» **WHAT IS EXPECTED**
Compile every line that includes the word "joints".

» **GIVEN MATERIAL**
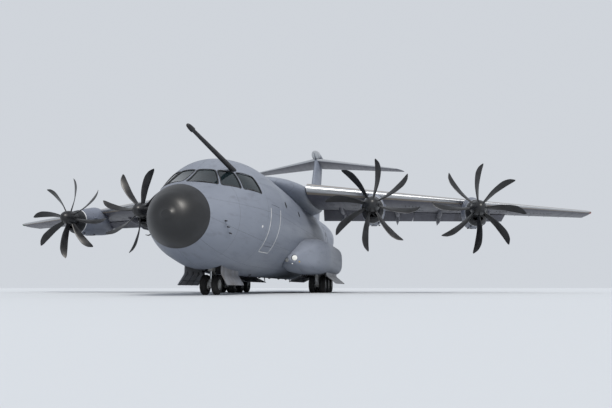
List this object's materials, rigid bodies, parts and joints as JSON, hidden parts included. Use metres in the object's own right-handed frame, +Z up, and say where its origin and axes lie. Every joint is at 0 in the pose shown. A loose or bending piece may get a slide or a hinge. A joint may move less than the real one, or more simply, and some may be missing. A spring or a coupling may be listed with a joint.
{
  "type": "military transport plane, four propellers, high wing and T-tail, 1:2 scale model",
  "caption": "Grey military transport plane with high wing, T-tail, scimitar-bladed propellers, wheel sponsons and a rear loading ramp, standing on its gear at half scale.",
  "frame": {"origin": "On the ground, at the centre of the plane's bounding box", "axes": "X to the plane's left, Y to its tail, Z up"},
  "size_m": [21.2, 22.5538, 7.35],
  "materials": {
    "grey_paint": "satin",
    "wing_paint": "satin",
    "radome_paint": "matte",
    "nacelle_paint": "satin",
    "engine_metal": "satin",
    "propeller_black": "satin",
    "tyre_rubber": "matte",
    "gear_paint": "satin",
    "window_glass": "gloss",
    "interior_grey": "matte"
  },
  "bodies": {
    "airframe": {"flight_deck_shell": "grey_paint", "fuselage_forward": "grey_paint", "fuselage_centre": "grey_paint", "fuselage_aft": "grey_paint", "tail_cone": "grey_paint", "refuelling_probe": "grey_paint", "wing_centre": "grey_paint", "sponson_port": "grey_paint", "sponson_starboard": "grey_paint", "main_door_port_outer": "grey_paint", "main_door_port_inner": "grey_paint", "main_door_starboard_outer": "grey_paint", "main_door_starboard_inner": "grey_paint", "nose_door_port": "grey_paint", "nose_door_starboard": "grey_paint", "fin": "grey_paint", "wing_port": "wing_paint", "wing_starboard": "wing_paint", "tailplane": "wing_paint", "nose_radome": "radome_paint", "nacelle_port_outer": "nacelle_paint", "nacelle_port_inner": "nacelle_paint", "nacelle_starboard_inner": "nacelle_paint", "nacelle_starboard_outer": "nacelle_paint", "engine_port_outer": "engine_metal", "engine_port_inner": "engine_metal", "engine_starboard_inner": "engine_metal", "engine_starboard_outer": "engine_metal", "main_legs_port": "gear_paint", "main_legs_starboard": "gear_paint", "nose_leg_fixed": "gear_paint", "windscreen": "window_glass", "flight_deck_interior": "interior_grey"},
    "propeller_port_outer": {"propeller_port_outer": "propeller_black"},
    "propeller_port_inner": {"propeller_port_inner": "propeller_black"},
    "propeller_starboard_inner": {"propeller_starboard_inner": "propeller_black"},
    "propeller_starboard_outer": {"propeller_starboard_outer": "propeller_black"},
    "flap_port_inner": {"flap_port_inner": "wing_paint"},
    "flap_port_outer": {"flap_port_outer": "wing_paint"},
    "aileron_port": {"aileron_port": "wing_paint"},
    "elevator_port": {"elevator_port": "wing_paint"},
    "flap_starboard_inner": {"flap_starboard_inner": "wing_paint"},
    "flap_starboard_outer": {"flap_starboard_outer": "wing_paint"},
    "aileron_starboard": {"aileron_starboard": "wing_paint"},
    "elevator_starboard": {"elevator_starboard": "wing_paint"},
    "rudder": {"rudder": "grey_paint"},
    "cargo_ramp": {"cargo_ramp": "grey_paint"},
    "cargo_door_aft": {"cargo_door_aft": "grey_paint"},
    "crew_door": {"crew_door": "grey_paint"},
    "nose_leg": {"nose_leg_steered": "gear_paint"},
    "nose_wheels": {"nose_wheels": "tyre_rubber"},
    "main_wheels_port_front": {"main_wheels_port_front": "tyre_rubber"},
    "main_wheels_port_middle": {"main_wheels_port_middle": "tyre_rubber"},
    "main_wheels_port_rear": {"main_wheels_port_rear": "tyre_rubber"},
    "main_wheels_starboard_front": {"main_wheels_starboard_front": "tyre_rubber"},
    "main_wheels_starboard_middle": {"main_wheels_starboard_middle": "tyre_rubber"},
    "main_wheels_starboard_rear": {"main_wheels_starboard_rear": "tyre_rubber"}
  },
  "joints": [
    {"name": "propeller_port_outer_spin", "type": "hinge", "parent": "airframe", "child": "propeller_port_outer", "pos_m": [6.51, -4.01, 2.45], "axis": [0, 1, 0], "continuous": true},
    {"name": "propeller_port_inner_spin", "type": "hinge", "parent": "airframe", "child": "propeller_port_inner", "pos_m": [3.48, -4.975, 2.485], "axis": [0, 1, 0], "continuous": true},
    {"name": "propeller_starboard_inner_spin", "type": "hinge", "parent": "airframe", "child": "propeller_starboard_inner", "pos_m": [-3.48, -4.975, 2.485], "axis": [0, 1, 0], "continuous": true},
    {"name": "propeller_starboard_outer_spin", "type": "hinge", "parent": "airframe", "child": "propeller_starboard_outer", "pos_m": [-6.51, -4.01, 2.45], "axis": [0, 1, 0], "continuous": true},
    {"name": "flap_port_inner_lower", "type": "hinge", "parent": "airframe", "child": "flap_port_inner", "pos_m": [1.58653, -1.185, 2.85036], "axis": [0.9944, 0.0908, -0.0537], "range_deg": [-14, 26]},
    {"name": "flap_port_outer_lower", "type": "hinge", "parent": "airframe", "child": "flap_port_outer", "pos_m": [1.58653, -1.185, 2.85036], "axis": [0.9944, 0.0908, -0.0537], "range_deg": [-14, 26]},
    {"name": "aileron_port_hinge", "type": "hinge", "parent": "airframe", "child": "aileron_port", "pos_m": [8.06, -0.69221, 2.74342], "axis": [0.9848, 0.1666, -0.0497], "range_deg": [-25, 25]},
    {"name": "elevator_port_hinge", "type": "hinge", "parent": "airframe", "child": "elevator_port", "pos_m": [0.375, 9.13648, 6.875], "axis": [0.9085, 0.4179, 0], "range_deg": [-20, 25]},
    {"name": "flap_starboard_inner_lower", "type": "hinge", "parent": "airframe", "child": "flap_starboard_inner", "pos_m": [-1.58653, -1.185, 2.85036], "axis": [0.9944, -0.0908, 0.0537], "range_deg": [-14, 26]},
    {"name": "flap_starboard_outer_lower", "type": "hinge", "parent": "airframe", "child": "flap_starboard_outer", "pos_m": [-1.58653, -1.185, 2.85036], "axis": [0.9944, -0.0908, 0.0537], "range_deg": [-14, 26]},
    {"name": "aileron_starboard_hinge", "type": "hinge", "parent": "airframe", "child": "aileron_starboard", "pos_m": [-8.06, -0.69221, 2.74342], "axis": [0.9848, -0.1666, 0.0497], "range_deg": [-25, 25]},
    {"name": "elevator_starboard_hinge", "type": "hinge", "parent": "airframe", "child": "elevator_starboard", "pos_m": [-0.375, 9.13648, 6.875], "axis": [0.9085, -0.4179, 0], "range_deg": [-20, 25]},
    {"name": "rudder_hinge", "type": "hinge", "parent": "airframe", "child": "rudder", "pos_m": [0, 7.44187, 3.475], "axis": [0, 0.4213, 0.9069], "range_deg": [-30, 30]},
    {"name": "cargo_ramp_hinge", "type": "hinge", "parent": "airframe", "child": "cargo_ramp", "pos_m": [0, 1.365, 0.48], "axis": [1, 0, 0], "range_deg": [-22, 0]},
    {"name": "cargo_door_aft_hinge", "type": "hinge", "parent": "airframe", "child": "cargo_door_aft", "pos_m": [0, 6.415, 2.33], "axis": [1, 0, 0], "range_deg": [-24, 0]},
    {"name": "crew_door_hinge", "type": "hinge", "parent": "airframe", "child": "crew_door", "pos_m": [1.18, -7.785, 1.115], "axis": [0, 1, 0], "range_deg": [0, 105]},
    {"name": "nose_steering", "type": "hinge", "parent": "airframe", "child": "nose_leg", "pos_m": [0, -8.335, 0.61], "axis": [0, 0, 1], "range_deg": [-60, 60]},
    {"name": "nose_wheels_roll", "type": "hinge", "parent": "nose_leg", "child": "nose_wheels", "pos_m": [0, -8.335, 0.23], "axis": [1, 0, 0], "continuous": true},
    {"name": "main_wheels_port_front_roll", "type": "hinge", "parent": "airframe", "child": "main_wheels_port_front", "pos_m": [1.54, -2.36, 0.275], "axis": [1, 0, 0], "continuous": true},
    {"name": "main_wheels_port_middle_roll", "type": "hinge", "parent": "airframe", "child": "main_wheels_port_middle", "pos_m": [1.54, -1.535, 0.275], "axis": [1, 0, 0], "continuous": true},
    {"name": "main_wheels_port_rear_roll", "type": "hinge", "parent": "airframe", "child": "main_wheels_port_rear", "pos_m": [1.54, -0.71, 0.275], "axis": [1, 0, 0], "continuous": true},
    {"name": "main_wheels_starboard_front_roll", "type": "hinge", "parent": "airframe", "child": "main_wheels_starboard_front", "pos_m": [-1.54, -2.36, 0.275], "axis": [1, 0, 0], "continuous": true},
    {"name": "main_wheels_starboard_middle_roll", "type": "hinge", "parent": "airframe", "child": "main_wheels_starboard_middle", "pos_m": [-1.54, -1.535, 0.275], "axis": [1, 0, 0], "continuous": true},
    {"name": "main_wheels_starboard_rear_roll", "type": "hinge", "parent": "airframe", "child": "main_wheels_starboard_rear", "pos_m": [-1.54, -0.71, 0.275], "axis": [1, 0, 0], "continuous": true}
  ]
}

» **EXPECTED ANSWER**
List this object's materials, rigid bodies, parts and joints as JSON, hidden parts included. Use metres in the object's own right-handed frame, +Z up, and say where its origin and axes lie. Every joint is at 0 in the pose shown. A loose or bending piece may get a slide or a hinge. A joint may move less than the real one, or more simply, and some may be missing. A spring or a coupling may be listed with a joint.
  "joints": [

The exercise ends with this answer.